The listing below holds a line with "obj.parent = empty" and a later line with "FLOOR_GLOW_SHARE = 0.93". Write out those two lines and every line between them, exactly, and nothing else.

---

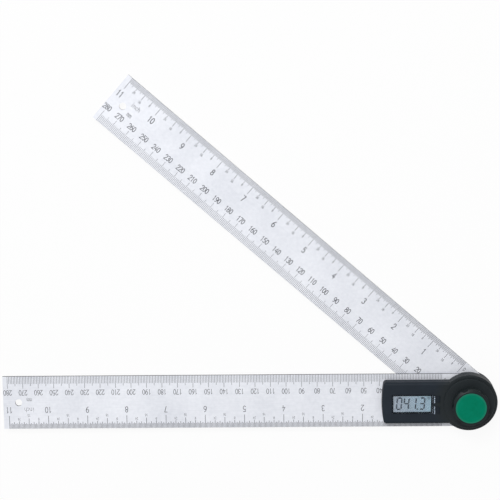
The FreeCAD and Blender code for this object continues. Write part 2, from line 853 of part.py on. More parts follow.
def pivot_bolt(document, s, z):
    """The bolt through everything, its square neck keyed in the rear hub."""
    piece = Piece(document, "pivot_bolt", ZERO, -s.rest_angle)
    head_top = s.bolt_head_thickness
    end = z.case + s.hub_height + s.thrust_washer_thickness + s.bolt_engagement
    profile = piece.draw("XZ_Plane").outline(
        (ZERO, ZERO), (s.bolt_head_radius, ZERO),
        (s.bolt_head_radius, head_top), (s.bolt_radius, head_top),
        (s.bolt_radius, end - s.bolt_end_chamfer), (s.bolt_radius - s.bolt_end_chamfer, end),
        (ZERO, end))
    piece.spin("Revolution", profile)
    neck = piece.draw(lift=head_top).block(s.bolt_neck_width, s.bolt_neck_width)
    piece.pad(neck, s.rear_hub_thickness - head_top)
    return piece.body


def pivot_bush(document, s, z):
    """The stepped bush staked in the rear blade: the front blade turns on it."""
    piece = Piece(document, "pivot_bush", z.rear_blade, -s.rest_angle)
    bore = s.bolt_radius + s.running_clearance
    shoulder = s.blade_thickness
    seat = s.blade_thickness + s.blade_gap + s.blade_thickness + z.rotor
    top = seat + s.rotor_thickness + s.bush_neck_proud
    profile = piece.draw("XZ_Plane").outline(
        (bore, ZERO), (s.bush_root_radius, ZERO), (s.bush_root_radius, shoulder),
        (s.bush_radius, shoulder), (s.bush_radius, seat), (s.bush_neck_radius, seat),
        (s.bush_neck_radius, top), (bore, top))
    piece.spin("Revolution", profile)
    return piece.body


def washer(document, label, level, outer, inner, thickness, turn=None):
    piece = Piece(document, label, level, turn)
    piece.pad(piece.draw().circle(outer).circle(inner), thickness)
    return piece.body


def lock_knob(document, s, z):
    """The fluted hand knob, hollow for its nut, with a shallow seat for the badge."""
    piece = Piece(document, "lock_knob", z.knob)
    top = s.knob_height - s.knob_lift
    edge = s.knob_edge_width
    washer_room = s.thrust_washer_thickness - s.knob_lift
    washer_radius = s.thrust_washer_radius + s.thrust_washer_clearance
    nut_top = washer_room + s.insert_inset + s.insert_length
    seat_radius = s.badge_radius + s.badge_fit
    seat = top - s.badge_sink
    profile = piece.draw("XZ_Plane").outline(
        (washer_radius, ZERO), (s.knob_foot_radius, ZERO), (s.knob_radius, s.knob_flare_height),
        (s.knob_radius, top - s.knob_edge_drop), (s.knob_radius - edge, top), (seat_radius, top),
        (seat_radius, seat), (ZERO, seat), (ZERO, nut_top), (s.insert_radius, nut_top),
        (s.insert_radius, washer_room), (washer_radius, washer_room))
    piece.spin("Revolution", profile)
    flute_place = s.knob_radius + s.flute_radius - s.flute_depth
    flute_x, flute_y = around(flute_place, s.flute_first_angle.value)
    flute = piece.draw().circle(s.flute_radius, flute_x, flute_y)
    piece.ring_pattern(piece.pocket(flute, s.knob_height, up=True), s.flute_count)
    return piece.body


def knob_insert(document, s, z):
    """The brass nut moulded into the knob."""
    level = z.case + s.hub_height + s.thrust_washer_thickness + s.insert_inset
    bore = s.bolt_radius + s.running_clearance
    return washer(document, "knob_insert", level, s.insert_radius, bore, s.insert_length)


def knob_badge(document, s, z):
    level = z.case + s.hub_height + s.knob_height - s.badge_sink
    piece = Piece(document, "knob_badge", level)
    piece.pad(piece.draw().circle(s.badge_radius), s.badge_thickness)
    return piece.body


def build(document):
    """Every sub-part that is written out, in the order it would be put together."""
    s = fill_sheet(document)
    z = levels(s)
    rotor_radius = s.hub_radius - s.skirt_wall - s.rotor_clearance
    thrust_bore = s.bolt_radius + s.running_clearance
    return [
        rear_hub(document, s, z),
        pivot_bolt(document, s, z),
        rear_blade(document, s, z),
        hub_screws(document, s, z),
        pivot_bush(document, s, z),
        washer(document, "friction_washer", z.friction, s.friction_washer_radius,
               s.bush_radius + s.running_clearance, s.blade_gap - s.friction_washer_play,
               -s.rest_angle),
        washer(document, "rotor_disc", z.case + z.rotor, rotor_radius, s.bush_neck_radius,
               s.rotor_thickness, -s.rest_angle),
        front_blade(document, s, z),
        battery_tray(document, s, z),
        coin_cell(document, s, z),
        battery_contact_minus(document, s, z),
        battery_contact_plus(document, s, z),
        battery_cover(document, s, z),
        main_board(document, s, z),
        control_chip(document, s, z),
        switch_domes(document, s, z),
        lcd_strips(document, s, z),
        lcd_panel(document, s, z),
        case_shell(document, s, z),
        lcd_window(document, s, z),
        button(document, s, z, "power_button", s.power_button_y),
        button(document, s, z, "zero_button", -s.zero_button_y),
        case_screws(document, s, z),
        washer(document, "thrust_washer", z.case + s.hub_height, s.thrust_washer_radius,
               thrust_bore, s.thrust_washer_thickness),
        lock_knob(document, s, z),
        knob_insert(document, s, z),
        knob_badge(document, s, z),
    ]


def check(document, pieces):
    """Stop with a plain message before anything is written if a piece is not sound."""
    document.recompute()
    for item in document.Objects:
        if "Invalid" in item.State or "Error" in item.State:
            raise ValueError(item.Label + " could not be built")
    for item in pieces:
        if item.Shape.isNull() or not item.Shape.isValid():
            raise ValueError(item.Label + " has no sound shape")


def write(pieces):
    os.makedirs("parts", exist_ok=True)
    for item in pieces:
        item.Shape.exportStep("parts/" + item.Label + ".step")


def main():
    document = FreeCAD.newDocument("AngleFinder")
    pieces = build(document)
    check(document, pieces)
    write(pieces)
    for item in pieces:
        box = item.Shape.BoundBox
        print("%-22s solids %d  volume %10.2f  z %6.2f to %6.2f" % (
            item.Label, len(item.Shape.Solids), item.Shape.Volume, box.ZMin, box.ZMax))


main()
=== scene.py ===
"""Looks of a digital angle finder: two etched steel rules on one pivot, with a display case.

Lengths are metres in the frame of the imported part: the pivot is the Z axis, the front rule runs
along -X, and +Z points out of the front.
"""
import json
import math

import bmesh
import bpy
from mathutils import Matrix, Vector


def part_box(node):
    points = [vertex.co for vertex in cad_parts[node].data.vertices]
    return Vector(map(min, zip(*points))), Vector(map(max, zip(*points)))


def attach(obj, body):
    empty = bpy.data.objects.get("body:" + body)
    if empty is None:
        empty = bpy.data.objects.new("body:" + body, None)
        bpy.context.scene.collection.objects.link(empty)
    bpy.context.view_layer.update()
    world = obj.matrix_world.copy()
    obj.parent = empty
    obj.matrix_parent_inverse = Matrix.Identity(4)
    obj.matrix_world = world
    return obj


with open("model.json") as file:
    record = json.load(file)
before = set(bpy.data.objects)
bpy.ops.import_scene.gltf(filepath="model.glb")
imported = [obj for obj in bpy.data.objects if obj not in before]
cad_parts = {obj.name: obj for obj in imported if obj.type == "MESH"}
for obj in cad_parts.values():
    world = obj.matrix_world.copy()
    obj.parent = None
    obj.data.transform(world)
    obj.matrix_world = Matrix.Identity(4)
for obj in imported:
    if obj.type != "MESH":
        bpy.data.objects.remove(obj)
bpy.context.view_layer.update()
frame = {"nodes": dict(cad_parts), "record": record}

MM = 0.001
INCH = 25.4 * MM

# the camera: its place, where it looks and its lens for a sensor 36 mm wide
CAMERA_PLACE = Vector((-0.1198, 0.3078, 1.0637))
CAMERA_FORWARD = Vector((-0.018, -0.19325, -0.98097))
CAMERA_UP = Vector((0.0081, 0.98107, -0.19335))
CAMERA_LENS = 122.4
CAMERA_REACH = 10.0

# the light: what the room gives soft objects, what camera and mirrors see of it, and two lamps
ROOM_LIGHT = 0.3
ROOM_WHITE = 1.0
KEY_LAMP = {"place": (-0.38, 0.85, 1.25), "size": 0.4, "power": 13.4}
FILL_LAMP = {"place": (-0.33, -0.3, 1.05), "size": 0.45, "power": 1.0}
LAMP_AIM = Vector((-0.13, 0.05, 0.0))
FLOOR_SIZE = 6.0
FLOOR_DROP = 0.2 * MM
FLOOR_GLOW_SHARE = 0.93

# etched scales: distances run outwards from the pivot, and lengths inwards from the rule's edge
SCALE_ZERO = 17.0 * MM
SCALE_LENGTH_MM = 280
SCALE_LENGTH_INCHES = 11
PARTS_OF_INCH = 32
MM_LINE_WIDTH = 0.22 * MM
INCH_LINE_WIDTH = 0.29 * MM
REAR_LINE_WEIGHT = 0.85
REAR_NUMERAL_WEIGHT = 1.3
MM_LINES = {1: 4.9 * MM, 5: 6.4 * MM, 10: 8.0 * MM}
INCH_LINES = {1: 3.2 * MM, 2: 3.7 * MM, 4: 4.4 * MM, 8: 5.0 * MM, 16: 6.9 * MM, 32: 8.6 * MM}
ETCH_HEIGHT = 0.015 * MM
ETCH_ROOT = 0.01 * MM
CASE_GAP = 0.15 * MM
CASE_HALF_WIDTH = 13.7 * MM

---

Full response ::
    obj.parent = empty
    obj.matrix_parent_inverse = Matrix.Identity(4)
    obj.matrix_world = world
    return obj


with open("model.json") as file:
    record = json.load(file)
before = set(bpy.data.objects)
bpy.ops.import_scene.gltf(filepath="model.glb")
imported = [obj for obj in bpy.data.objects if obj not in before]
cad_parts = {obj.name: obj for obj in imported if obj.type == "MESH"}
for obj in cad_parts.values():
    world = obj.matrix_world.copy()
    obj.parent = None
    obj.data.transform(world)
    obj.matrix_world = Matrix.Identity(4)
for obj in imported:
    if obj.type != "MESH":
        bpy.data.objects.remove(obj)
bpy.context.view_layer.update()
frame = {"nodes": dict(cad_parts), "record": record}

MM = 0.001
INCH = 25.4 * MM

# the camera: its place, where it looks and its lens for a sensor 36 mm wide
CAMERA_PLACE = Vector((-0.1198, 0.3078, 1.0637))
CAMERA_FORWARD = Vector((-0.018, -0.19325, -0.98097))
CAMERA_UP = Vector((0.0081, 0.98107, -0.19335))
CAMERA_LENS = 122.4
CAMERA_REACH = 10.0

# the light: what the room gives soft objects, what camera and mirrors see of it, and two lamps
ROOM_LIGHT = 0.3
ROOM_WHITE = 1.0
KEY_LAMP = {"place": (-0.38, 0.85, 1.25), "size": 0.4, "power": 13.4}
FILL_LAMP = {"place": (-0.33, -0.3, 1.05), "size": 0.45, "power": 1.0}
LAMP_AIM = Vector((-0.13, 0.05, 0.0))
FLOOR_SIZE = 6.0
FLOOR_DROP = 0.2 * MM
FLOOR_GLOW_SHARE = 0.93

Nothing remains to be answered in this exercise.